『ともしびマーケット』 [読書日記]
内容紹介初めて読む作家である。連作短編という手法は好きなので、もうちょっと読んでみたいと思う作家だ。近所のコミセン図書室で見つけ、『田村はまだか』とこちらとどちらを先に読むかで迷った挙句、こちらにした。
“吉川新人賞受賞後第一作の長編小説” 自己破産した男、片思い中の中学生、行き遅れた中年女性──ここ「ともしびマーケット」で、いろいろな人生が重なり合う。それぞれの「いい日」を夢見て
短編の数が9つもあると、その人がどの作品に出てきた誰だったのかを忘れてしまったケースが結構多く、しかも再登場した際に名前ではなくその風貌とか前後関係とかで思い出させようとするところは、記憶力が鈍り始めた40代後半の読者にはつらいなと思う。

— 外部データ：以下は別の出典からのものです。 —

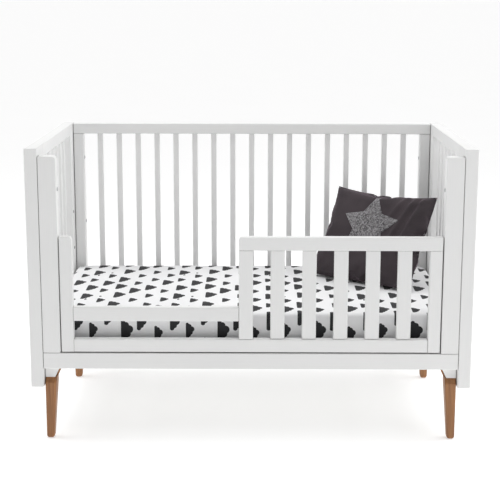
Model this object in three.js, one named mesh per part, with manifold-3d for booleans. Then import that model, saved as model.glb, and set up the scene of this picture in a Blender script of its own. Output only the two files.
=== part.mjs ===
// A convertible baby crib, set up as a toddler bed. Millimetres, +Z up, the front faces -Y.
// The origin is on the floor, under the middle of the crib.
import * as THREE from 'three';
import { mergeVertices } from 'three/addons/utils/BufferGeometryUtils.js';
import Module from 'manifold-3d';

const wasm = await Module();
wasm.setup();

// ---------- Overall sizes ----------
const interiorLength = 1330; // between the inner faces of the end panels
const interiorDepth = 702; // between the front posts and the back panel
const overallHeight = 950; // floor to the top of the end panels
const baseHeight = 239; // floor to the underside of the apron
const endPanelDrop = 61; // how far the end panels reach below the apron's underside

// ---------- Timber sections ----------
const endThickness = 41;
const stileDepth = 110; // the end panels' stiles, front to back
const endTopRailHeight = 40;
const endBottomRailHeight = 60;
const postWidth = 56;
const postDepth = 40;
const postDrop = 25; // how far the posts stop below the end panels
const apronHeight = 53;
const backDepth = 40;
const backSetback = 8; // the back panel sits this far in from the end panels' rear edges
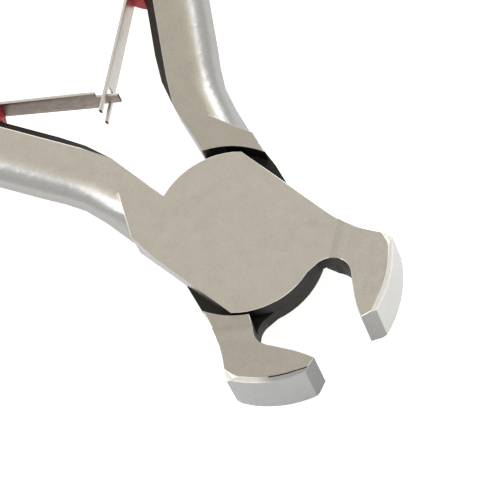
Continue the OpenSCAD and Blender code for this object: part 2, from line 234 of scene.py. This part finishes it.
# Carbon steel, ground flat with a fine belt: a warm soft grey with a dull gloss. Where the handles
# round over, a flap wheel has left them cooler, glossier and lightly rippled. The lower half's
# greys are darker than the upper half's, as painted shade. The flare that runs up to each jaw's
# front is a little darker than the flats of its half, also painted shade.
BELT = {"roughness": 0.42, "turn": 0.5, "depth": 0.002 * MM, "patch": 1.4 * MM}
ROUNDED = ("#a9a8a5", 0.3, 0.03 * MM)
upper_flats = steel(
    "belt_ground_upper_half", ("#b6b0a4", "#a59e91"), ("#85796a", 0.2), **BELT, side=ROUNDED
)
shaded_lower_flats = steel(
    "belt_ground_lower_half_painted_shade", ("#a9a295", "#999285"), ("#7d7264", 0.3), **BELT, side=ROUNDED
)
shaded_upper_flare = steel("belt_ground_upper_flare_painted_shade", ("#ada79c", "#9d968b"), ("#85796a", 0.2), **BELT)
shaded_lower_flare = steel("belt_ground_lower_flare_painted_shade", ("#a29c90", "#938c80"), ("#7d7264", 0.3), **BELT)

# Whetted on a stone: an even, cooler and darker grey than the flats have. The lower half's copy is
# darker still, as painted shade.
WHETTED = {"roughness": 0.38, "turn": 1.4, "depth": 0.001 * MM, "patch": 1.2 * MM}
upper_bevel = steel("whetted_bevel_upper", ("#9d9c99", "#8f8e8b"), ("#6d6a65", 0.4), **WHETTED)
shaded_lower_bevel = steel("whetted_bevel_lower_painted_shade", ("#8b8a88", "#7d7c7a"), ("#63605c", 0.4), **WHETTED)

# The fronts, ground fine across the jaw, with more gloss than the flats have. Their clean cool
# pale greys are a painted reflection of the bright floor that the fronts look down at, and the
# upper jaw's is the paler one, painted light.
FINE = {"turn": 1.4, "depth": 0.001 * MM, "patch": 1.8 * MM}
lit_upper_front = steel(
    "fine_ground_front_upper_painted_light", ("#d0cfcb", "#c4c3c0"), ("#a5a19a", 0.3), roughness=0.34, **FINE
)
lit_lower_front = steel(
    "fine_ground_front_lower_painted_light", ("#aaaaa8", "#9e9e9c"), ("#85827d", 0.3), roughness=0.38, **FINE
)

# The head's outer sides, polished with a flap wheel over the forging: soft uneven reflections
polished_side = steel(
    "flap_polished_forging",
    ("#b6b5b2", "#9c9b98"),
    ("#7c7872", 0.4),
    roughness=0.3,
    turn=1.0,
    depth=0.004 * MM,
    patch=0.9 * MM,
)

# Edges worn bright by handling and use, their near-white partly a painted highlight: thin pale
# lines round the faces. On the lower half they turn to a duller grey, painted shade, all but those
# at its jaw's outer corner, which keep the painted highlight.
WEAR_AND_GLINT = {
    "greys": ("#efece4", "#d8d3c8"),
    "stain": ("#a89e90", 0.2),
    "roughness": 0.3,
    "turn": 0.5,
    "depth": 0.001 * MM,
    "patch": 0.6 * MM,
}
upper_wear_and_glint = steel("bright_worn_edge_upper", **WEAR_AND_GLINT)
lower_wear_and_glint = steel("bright_worn_edge_lower", **WEAR_AND_GLINT, fade=("#a4a4a2", -9 * MM, -7.4 * MM))

# Forging scale, and the oxidised walls of the lap and the throat: dark greys with little gloss,
# the walls nearly black. The walls' near-black is also painted shade in the crease behind the
# lower jaw's front.
forge_skin = steel(
    "dark_forging_scale",
    ("#5a5853", "#3f3d39"),
    ("#2a2723", 0.6),
    roughness=0.5,
    turn=1.2,
    depth=0.004 * MM,
    patch=0.7 * MM,
)
lap_oxide_and_crease_shade = steel(
    "oxidised_lap_wall_and_crease_shade",
    ("#3b3833", "#2c2a26"),
    ("#1b1816", 0.6),
    roughness=0.55,
    turn=0.2,
    depth=0.004 * MM,
    patch=0.5 * MM,
)

# The finishes, in the order in which each half is given them
FLAT, SKIN, LAP, EDGE, FRONT, SIDE, FLARE, BEVEL = range(8)

# The halves' sizes, and where each finish starts and ends, in the closed tool with the jaw at
# plus X. Slopes are cosines: how far a face looks up, or towards plus X.
OPEN_HALF_ANGLE = math.radians(10.8)
MIDDLE = 2.4 * MM
PLATE_RADIUS = 8.6 * MM
HEAD_SIDE = 7 * MM
THROAT = Vector((1.75, -10.85)) * MM
FRONT_CENTRE = Vector((0, -5.6)) * MM
FRONT_RADIUS = 11.65 * MM
FRONT_CHAMFER = 0.4 * MM
EDGE_BREAK = 0.07 * MM
LOOKS_UP = 0.9
UPRIGHT = 0.3
LAP_REACH = 0.1 * MM
RIM_REACH = 0.7 * MM
RIM_LOOKS_ASIDE = 0.97
BEVEL_TO = -13 * MM
BEVEL_LOOKS_IN = -0.2
LOWER_GLINT_FROM = 4.5 * MM
CORNER_FROM = 7 * MM
CORNER_TO = -12 * MM
CORNER_LOOKS_UP = 0.935
THROAT_TO = -6 * MM
FRONT_WALL = 1 * MM
SKIN_FROM = 15 * MM
SKIN_LOOKS_IN = 0.3
SIDE_TO = 9 * MM
FLARE_TO = -7.4 * MM

# How near points are one, and how level two triangles are, where a CAD shape's are joined
ONE_POINT = 0.0005 * MM
ONE_FACE = math.radians(0.4)


def alone(piece):
    """Selects one piece only."""
    bpy.ops.object.select_all(action="DESELECT")
    piece.select_set(True)
    bpy.context.view_layer.objects.active = piece


def merged_copy(node, name):
    """A copy of a CAD node's shape with its loose triangles joined and its flat faces whole."""
    piece = bpy.data.objects.new(name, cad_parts[node].data.copy())
    bpy.context.scene.collection.objects.link(piece)
    piece.data.materials.clear()
    alone(piece)
    bpy.ops.object.mode_set(mode="EDIT")
    bpy.ops.mesh.select_all(action="SELECT")
    bpy.ops.mesh.remove_doubles(threshold=ONE_POINT)
    bpy.ops.mesh.dissolve_limited(angle_limit=ONE_FACE)
    bpy.ops.mesh.select_all(action="DESELECT")
    bpy.ops.object.mode_set(mode="OBJECT")
    return piece


def closed_place(point, side):
    """A point or direction of a half, turned back to the closed tool with the jaw at plus X."""
    turned = Matrix.Rotation(-side * OPEN_HALF_ANGLE, 3, "Z") @ point
    return Vector((side * turned.x, turned.y, turned.z))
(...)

もう少し収録作品数を減らし、名前を明示的に載せて多少の説明を加えてくれると僕らにはわかりやすい。著者は僕らと同じ世代だし、作品のモチーフも僕らの世代を狙っているように思うので、記憶力が鈍っていることを前提に作品を書いてくれたら嬉しい。
奇しくも、今月中旬にこの作品の文庫版が発売になっている。文庫化に伴いどれくらい修正が施されているのかは興味深いところだ。書評とかを見ているとこの作品の評価はあまり芳しくない。そこは仕方がないような気がするが、『ともしびマーケット』は売れなかった時代に懇意にしていた編集者から習作として描いてみるように言われて書き溜めた短編らしいので、粗いのは仕方がない。文庫化に伴ってどれくらいその粗さを解消できるのだろうか。
また、結果的には先に『ともしびマーケット』を読んだことで、『田村はまだか』に対する期待が多少高まったのは事実。読む順序が正しかったのではないか。『田村はまだか』を読むのを楽しみにしている。